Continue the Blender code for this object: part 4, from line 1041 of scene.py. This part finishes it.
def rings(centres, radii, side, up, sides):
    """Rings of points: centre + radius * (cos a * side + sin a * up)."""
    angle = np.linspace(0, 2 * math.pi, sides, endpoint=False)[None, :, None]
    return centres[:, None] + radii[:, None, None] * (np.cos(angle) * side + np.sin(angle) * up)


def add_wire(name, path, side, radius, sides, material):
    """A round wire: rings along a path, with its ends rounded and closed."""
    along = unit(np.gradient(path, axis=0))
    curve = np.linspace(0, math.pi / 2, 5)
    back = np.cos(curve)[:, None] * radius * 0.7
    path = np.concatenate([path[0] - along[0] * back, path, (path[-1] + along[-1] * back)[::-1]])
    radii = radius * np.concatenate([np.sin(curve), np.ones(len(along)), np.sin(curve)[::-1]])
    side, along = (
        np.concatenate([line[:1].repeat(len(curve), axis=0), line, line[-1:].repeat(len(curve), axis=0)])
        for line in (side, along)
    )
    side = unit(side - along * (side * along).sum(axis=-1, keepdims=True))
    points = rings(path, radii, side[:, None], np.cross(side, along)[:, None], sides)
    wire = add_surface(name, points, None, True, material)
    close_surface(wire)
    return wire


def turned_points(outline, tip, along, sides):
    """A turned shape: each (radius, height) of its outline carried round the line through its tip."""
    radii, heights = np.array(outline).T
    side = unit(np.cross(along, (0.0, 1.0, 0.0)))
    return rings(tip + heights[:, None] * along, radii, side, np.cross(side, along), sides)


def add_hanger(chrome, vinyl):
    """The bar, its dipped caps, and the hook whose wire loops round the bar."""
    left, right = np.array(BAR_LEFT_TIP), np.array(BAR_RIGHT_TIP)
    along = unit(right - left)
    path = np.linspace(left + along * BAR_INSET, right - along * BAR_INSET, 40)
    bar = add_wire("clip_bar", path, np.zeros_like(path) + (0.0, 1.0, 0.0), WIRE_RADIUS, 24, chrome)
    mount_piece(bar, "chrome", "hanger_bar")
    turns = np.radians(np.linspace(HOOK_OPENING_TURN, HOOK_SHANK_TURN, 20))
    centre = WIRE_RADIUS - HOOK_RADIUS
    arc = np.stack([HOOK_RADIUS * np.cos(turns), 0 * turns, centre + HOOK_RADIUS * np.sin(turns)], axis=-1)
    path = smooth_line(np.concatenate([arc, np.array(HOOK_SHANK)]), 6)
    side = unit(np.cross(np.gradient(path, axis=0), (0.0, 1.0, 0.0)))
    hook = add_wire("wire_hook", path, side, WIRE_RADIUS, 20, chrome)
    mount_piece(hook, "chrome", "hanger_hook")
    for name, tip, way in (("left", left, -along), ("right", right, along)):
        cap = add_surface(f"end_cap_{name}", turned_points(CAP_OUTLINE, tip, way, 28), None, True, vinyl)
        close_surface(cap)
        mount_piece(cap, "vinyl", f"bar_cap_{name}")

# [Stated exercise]
Repeat the material word for word from its opening line up to and including the line containing "return rings(tip +".

# [Answer below]
Continue the Blender code for this object: part 4, from line 1041 of scene.py. This part finishes it.
def rings(centres, radii, side, up, sides):
    """Rings of points: centre + radius * (cos a * side + sin a * up)."""
    angle = np.linspace(0, 2 * math.pi, sides, endpoint=False)[None, :, None]
    return centres[:, None] + radii[:, None, None] * (np.cos(angle) * side + np.sin(angle) * up)


def add_wire(name, path, side, radius, sides, material):
    """A round wire: rings along a path, with its ends rounded and closed."""
    along = unit(np.gradient(path, axis=0))
    curve = np.linspace(0, math.pi / 2, 5)
    back = np.cos(curve)[:, None] * radius * 0.7
    path = np.concatenate([path[0] - along[0] * back, path, (path[-1] + along[-1] * back)[::-1]])
    radii = radius * np.concatenate([np.sin(curve), np.ones(len(along)), np.sin(curve)[::-1]])
    side, along = (
        np.concatenate([line[:1].repeat(len(curve), axis=0), line, line[-1:].repeat(len(curve), axis=0)])
        for line in (side, along)
    )
    side = unit(side - along * (side * along).sum(axis=-1, keepdims=True))
    points = rings(path, radii, side[:, None], np.cross(side, along)[:, None], sides)
    wire = add_surface(name, points, None, True, material)
    close_surface(wire)
    return wire


def turned_points(outline, tip, along, sides):
    """A turned shape: each (radius, height) of its outline carried round the line through its tip."""
    radii, heights = np.array(outline).T
    side = unit(np.cross(along, (0.0, 1.0, 0.0)))
    return rings(tip + heights[:, None] * along, radii, side, np.cross(side, along), sides)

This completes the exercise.